● **Task to carry out**:
Starting at the line containing "Keep writing the", copy each line exactly, ending with the line containing "return piece". Leave out everything else.

● **Provided data**:
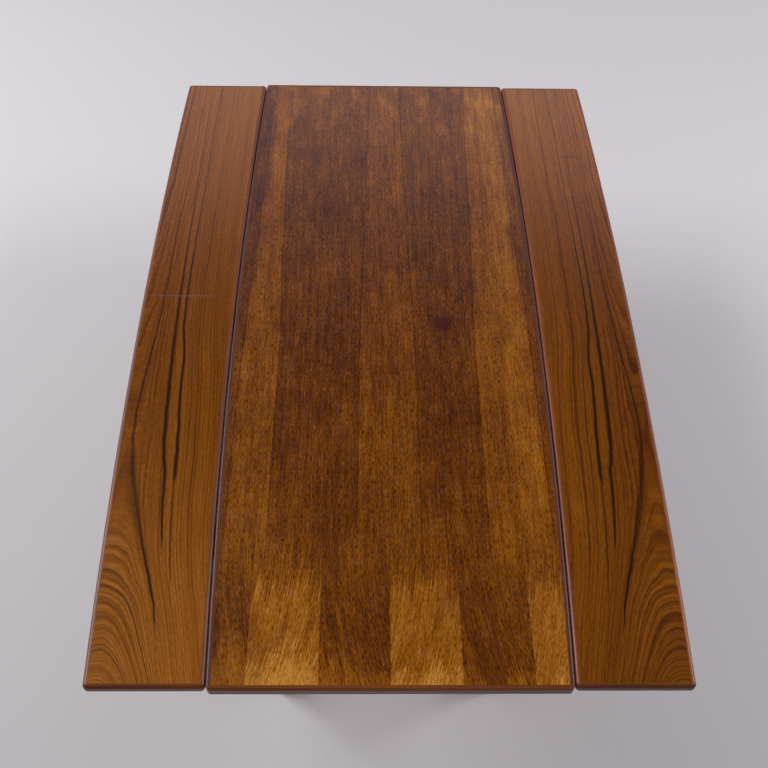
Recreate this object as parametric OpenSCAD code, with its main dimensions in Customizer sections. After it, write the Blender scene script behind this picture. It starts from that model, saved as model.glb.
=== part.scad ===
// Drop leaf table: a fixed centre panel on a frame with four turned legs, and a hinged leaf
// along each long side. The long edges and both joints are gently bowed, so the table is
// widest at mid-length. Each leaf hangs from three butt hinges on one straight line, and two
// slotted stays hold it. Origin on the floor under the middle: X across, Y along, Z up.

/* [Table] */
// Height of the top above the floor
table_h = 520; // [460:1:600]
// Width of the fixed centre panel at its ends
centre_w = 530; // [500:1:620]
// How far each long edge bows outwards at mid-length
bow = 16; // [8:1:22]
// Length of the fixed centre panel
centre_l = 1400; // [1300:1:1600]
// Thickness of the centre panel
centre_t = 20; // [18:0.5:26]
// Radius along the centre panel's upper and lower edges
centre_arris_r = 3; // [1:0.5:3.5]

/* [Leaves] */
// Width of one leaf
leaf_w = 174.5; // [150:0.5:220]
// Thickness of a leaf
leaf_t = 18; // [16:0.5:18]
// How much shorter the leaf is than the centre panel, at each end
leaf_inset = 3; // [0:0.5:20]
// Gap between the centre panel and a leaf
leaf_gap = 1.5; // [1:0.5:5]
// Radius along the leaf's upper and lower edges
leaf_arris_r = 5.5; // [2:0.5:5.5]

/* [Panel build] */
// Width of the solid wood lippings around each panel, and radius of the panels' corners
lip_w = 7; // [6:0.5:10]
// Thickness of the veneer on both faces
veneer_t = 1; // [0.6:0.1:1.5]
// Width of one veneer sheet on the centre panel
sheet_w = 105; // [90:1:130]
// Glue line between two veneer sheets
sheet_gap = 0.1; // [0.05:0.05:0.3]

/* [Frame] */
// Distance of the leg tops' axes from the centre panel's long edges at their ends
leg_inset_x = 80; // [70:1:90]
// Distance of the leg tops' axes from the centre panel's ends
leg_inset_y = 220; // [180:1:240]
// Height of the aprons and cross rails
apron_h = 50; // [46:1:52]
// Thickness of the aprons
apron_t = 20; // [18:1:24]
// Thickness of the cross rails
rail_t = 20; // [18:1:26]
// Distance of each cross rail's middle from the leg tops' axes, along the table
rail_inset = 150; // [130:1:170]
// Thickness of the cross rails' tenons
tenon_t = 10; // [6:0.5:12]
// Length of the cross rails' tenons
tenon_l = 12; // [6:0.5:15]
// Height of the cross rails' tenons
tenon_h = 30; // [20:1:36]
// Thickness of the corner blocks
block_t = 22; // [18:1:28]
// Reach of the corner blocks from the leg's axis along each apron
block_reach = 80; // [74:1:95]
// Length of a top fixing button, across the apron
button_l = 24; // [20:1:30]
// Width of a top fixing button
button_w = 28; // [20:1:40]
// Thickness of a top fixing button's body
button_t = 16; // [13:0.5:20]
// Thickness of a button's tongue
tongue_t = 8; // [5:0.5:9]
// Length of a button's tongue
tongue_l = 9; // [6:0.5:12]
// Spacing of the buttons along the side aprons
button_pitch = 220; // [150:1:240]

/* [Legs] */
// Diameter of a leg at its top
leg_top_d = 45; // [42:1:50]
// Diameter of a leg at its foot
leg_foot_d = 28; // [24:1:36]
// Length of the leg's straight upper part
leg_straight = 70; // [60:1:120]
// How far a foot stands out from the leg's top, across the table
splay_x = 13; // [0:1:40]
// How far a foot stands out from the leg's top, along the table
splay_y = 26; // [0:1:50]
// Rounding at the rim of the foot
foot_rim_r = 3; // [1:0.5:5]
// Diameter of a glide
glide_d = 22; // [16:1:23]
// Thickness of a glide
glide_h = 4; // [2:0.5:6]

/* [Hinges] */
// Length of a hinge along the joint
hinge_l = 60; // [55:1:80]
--
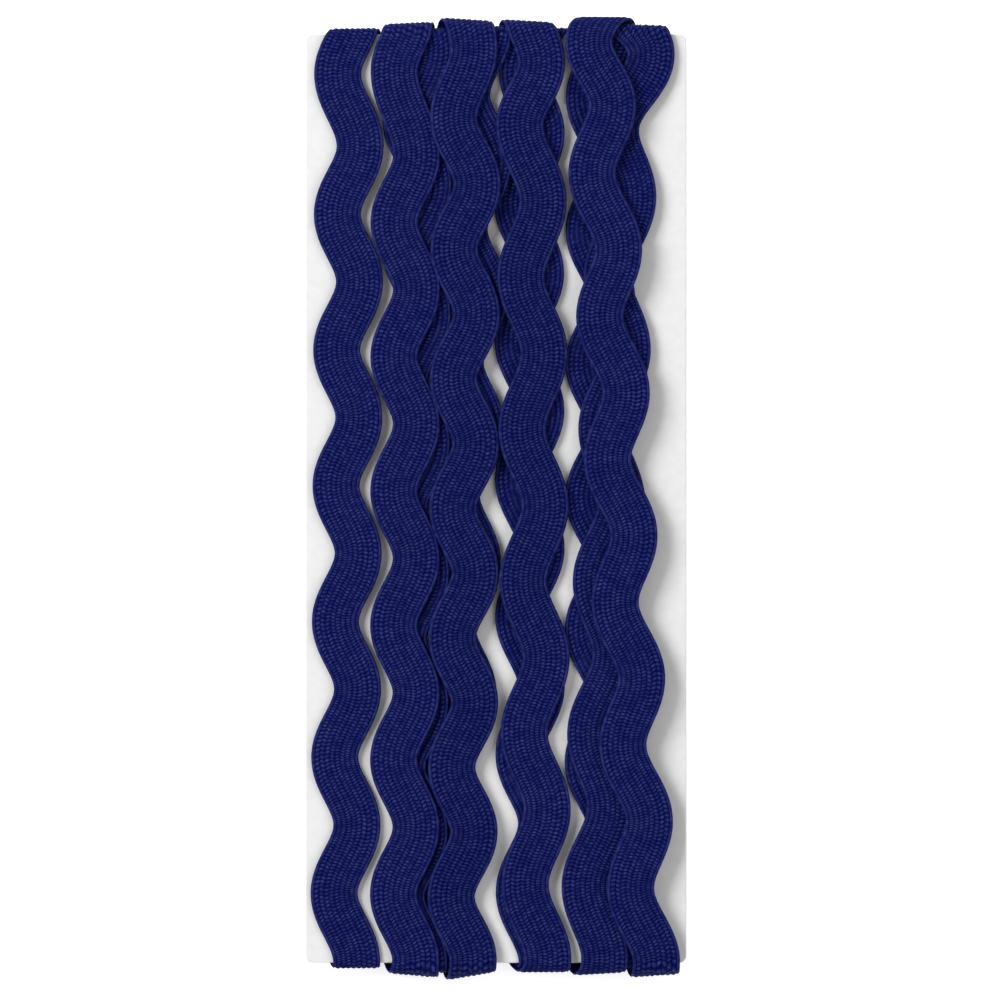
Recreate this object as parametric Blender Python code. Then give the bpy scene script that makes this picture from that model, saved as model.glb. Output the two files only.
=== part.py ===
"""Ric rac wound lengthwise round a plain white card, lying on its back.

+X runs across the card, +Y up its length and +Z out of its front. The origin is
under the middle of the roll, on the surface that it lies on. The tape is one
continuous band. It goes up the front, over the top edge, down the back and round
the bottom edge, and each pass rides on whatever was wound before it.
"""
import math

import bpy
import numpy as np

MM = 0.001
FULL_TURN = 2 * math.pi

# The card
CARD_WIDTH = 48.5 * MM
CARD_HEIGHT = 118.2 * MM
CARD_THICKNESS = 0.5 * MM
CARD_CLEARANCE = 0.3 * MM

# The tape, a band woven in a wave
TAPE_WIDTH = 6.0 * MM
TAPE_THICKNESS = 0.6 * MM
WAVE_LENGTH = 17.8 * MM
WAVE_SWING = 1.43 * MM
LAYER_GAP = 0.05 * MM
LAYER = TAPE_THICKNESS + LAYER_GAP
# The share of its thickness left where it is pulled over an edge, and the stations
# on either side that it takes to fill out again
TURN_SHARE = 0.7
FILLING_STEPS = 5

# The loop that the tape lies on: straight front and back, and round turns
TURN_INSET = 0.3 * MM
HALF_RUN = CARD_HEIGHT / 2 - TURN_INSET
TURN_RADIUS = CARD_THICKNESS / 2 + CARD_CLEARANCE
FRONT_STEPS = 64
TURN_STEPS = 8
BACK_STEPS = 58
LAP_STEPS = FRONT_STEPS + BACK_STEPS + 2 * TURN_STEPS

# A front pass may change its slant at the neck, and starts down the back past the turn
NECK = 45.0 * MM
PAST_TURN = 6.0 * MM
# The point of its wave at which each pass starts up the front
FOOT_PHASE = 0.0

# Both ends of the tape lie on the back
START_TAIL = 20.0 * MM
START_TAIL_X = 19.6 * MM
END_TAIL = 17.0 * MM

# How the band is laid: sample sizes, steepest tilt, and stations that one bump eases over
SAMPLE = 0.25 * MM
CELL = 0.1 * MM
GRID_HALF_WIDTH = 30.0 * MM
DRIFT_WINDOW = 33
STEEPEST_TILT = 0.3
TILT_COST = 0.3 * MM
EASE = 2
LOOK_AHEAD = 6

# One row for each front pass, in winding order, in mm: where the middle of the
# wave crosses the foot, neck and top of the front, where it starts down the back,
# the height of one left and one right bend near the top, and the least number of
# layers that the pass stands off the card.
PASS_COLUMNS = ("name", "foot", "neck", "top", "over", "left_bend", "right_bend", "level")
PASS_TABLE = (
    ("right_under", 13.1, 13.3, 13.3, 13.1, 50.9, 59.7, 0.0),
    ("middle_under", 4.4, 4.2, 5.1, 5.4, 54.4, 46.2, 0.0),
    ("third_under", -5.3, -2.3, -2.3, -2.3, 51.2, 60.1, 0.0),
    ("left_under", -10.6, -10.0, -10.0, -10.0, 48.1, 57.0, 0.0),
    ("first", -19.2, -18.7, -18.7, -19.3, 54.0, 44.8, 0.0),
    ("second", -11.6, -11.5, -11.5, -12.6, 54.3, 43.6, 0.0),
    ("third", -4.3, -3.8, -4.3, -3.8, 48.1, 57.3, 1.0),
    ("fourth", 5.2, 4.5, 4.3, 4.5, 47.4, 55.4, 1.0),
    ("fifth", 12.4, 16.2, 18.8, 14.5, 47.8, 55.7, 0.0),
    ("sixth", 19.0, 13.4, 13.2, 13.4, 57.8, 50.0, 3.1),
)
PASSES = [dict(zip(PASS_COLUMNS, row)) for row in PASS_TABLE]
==
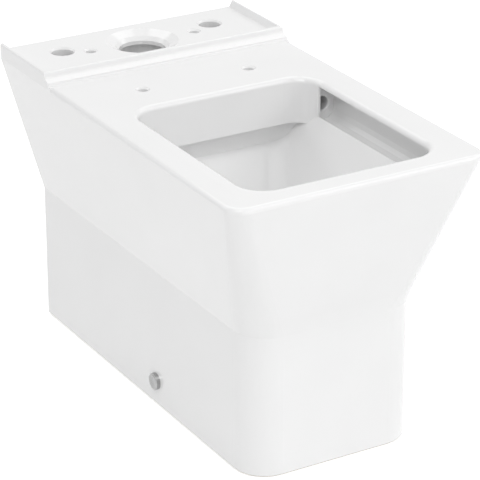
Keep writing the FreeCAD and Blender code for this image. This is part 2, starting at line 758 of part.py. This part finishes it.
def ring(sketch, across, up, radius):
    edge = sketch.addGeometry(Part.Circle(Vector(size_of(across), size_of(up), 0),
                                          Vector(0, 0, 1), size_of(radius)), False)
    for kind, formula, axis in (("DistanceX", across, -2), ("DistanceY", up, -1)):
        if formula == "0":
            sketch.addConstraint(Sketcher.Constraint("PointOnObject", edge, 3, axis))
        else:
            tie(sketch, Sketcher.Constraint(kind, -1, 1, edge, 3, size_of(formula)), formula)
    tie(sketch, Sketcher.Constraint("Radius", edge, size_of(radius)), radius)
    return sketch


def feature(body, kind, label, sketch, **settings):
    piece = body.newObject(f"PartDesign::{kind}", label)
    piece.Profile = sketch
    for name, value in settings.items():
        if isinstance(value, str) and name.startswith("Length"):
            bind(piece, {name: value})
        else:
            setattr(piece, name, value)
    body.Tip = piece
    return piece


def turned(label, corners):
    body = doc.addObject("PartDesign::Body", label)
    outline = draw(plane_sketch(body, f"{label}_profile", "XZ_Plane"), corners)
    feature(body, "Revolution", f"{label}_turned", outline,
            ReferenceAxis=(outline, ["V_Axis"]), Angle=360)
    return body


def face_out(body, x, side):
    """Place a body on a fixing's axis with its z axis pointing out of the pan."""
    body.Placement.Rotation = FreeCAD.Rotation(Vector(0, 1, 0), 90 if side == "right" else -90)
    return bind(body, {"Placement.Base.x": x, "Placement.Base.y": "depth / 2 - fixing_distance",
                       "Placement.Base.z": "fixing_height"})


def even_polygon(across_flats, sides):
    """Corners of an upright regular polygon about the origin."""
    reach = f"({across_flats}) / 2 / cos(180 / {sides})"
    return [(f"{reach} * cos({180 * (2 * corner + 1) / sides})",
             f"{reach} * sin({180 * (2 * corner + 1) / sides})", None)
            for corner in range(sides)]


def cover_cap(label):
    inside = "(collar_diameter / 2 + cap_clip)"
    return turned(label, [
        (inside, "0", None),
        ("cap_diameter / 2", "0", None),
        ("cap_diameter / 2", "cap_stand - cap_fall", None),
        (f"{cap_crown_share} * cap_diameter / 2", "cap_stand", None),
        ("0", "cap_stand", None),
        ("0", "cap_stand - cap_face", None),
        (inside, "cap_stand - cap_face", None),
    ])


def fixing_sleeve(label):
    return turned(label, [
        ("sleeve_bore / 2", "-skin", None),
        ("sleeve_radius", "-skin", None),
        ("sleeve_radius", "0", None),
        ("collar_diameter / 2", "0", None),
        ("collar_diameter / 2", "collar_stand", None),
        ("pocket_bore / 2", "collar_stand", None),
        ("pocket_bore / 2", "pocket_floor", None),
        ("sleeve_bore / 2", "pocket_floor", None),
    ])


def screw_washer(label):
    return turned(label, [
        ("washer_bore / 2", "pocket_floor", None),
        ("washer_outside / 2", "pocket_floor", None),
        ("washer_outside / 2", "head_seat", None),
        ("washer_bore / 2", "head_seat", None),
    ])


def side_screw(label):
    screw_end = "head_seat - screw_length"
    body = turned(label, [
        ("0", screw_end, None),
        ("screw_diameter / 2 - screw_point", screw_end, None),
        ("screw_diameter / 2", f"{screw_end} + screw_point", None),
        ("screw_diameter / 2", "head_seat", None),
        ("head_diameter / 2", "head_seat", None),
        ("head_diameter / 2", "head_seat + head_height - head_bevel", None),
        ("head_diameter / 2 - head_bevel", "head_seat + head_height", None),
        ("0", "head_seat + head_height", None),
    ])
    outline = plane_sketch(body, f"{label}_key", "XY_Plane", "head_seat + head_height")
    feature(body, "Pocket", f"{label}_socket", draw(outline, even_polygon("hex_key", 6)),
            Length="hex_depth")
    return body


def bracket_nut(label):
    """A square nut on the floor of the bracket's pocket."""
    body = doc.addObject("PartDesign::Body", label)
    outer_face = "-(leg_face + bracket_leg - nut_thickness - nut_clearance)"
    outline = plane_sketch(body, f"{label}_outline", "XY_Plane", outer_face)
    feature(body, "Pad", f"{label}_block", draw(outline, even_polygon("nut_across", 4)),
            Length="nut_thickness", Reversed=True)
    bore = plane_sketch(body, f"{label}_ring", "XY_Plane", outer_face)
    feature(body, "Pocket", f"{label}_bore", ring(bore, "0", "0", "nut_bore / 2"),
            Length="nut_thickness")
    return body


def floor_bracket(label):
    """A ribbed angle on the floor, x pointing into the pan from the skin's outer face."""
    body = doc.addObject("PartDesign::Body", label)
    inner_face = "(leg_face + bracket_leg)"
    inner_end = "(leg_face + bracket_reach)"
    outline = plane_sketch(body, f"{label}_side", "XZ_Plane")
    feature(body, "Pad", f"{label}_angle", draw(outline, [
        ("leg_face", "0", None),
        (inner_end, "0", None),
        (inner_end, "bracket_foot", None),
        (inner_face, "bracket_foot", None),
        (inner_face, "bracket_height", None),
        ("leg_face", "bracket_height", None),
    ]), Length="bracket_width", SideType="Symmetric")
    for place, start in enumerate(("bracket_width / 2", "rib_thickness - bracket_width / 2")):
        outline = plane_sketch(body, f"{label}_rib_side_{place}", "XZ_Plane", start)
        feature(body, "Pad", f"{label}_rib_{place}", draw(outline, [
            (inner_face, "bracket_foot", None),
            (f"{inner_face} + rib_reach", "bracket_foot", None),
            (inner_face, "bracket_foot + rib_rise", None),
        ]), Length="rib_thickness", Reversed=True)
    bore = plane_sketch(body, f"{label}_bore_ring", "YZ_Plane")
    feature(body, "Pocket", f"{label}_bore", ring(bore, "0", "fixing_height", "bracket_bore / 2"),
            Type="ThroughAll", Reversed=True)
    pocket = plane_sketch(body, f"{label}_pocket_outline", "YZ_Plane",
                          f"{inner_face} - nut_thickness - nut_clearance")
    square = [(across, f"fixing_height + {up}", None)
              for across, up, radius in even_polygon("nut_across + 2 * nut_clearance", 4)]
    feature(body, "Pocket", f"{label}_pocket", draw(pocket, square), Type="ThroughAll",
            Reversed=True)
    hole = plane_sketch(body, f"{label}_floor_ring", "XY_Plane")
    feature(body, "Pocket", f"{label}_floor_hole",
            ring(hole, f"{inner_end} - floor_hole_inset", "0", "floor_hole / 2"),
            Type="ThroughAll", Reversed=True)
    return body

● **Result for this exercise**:
Keep writing the FreeCAD and Blender code for this image. This is part 2, starting at line 758 of part.py. This part finishes it.
def ring(sketch, across, up, radius):
    edge = sketch.addGeometry(Part.Circle(Vector(size_of(across), size_of(up), 0),
                                          Vector(0, 0, 1), size_of(radius)), False)
    for kind, formula, axis in (("DistanceX", across, -2), ("DistanceY", up, -1)):
        if formula == "0":
            sketch.addConstraint(Sketcher.Constraint("PointOnObject", edge, 3, axis))
        else:
            tie(sketch, Sketcher.Constraint(kind, -1, 1, edge, 3, size_of(formula)), formula)
    tie(sketch, Sketcher.Constraint("Radius", edge, size_of(radius)), radius)
    return sketch


def feature(body, kind, label, sketch, **settings):
    piece = body.newObject(f"PartDesign::{kind}", label)
    piece.Profile = sketch
    for name, value in settings.items():
        if isinstance(value, str) and name.startswith("Length"):
            bind(piece, {name: value})
        else:
            setattr(piece, name, value)
    body.Tip = piece
    return piece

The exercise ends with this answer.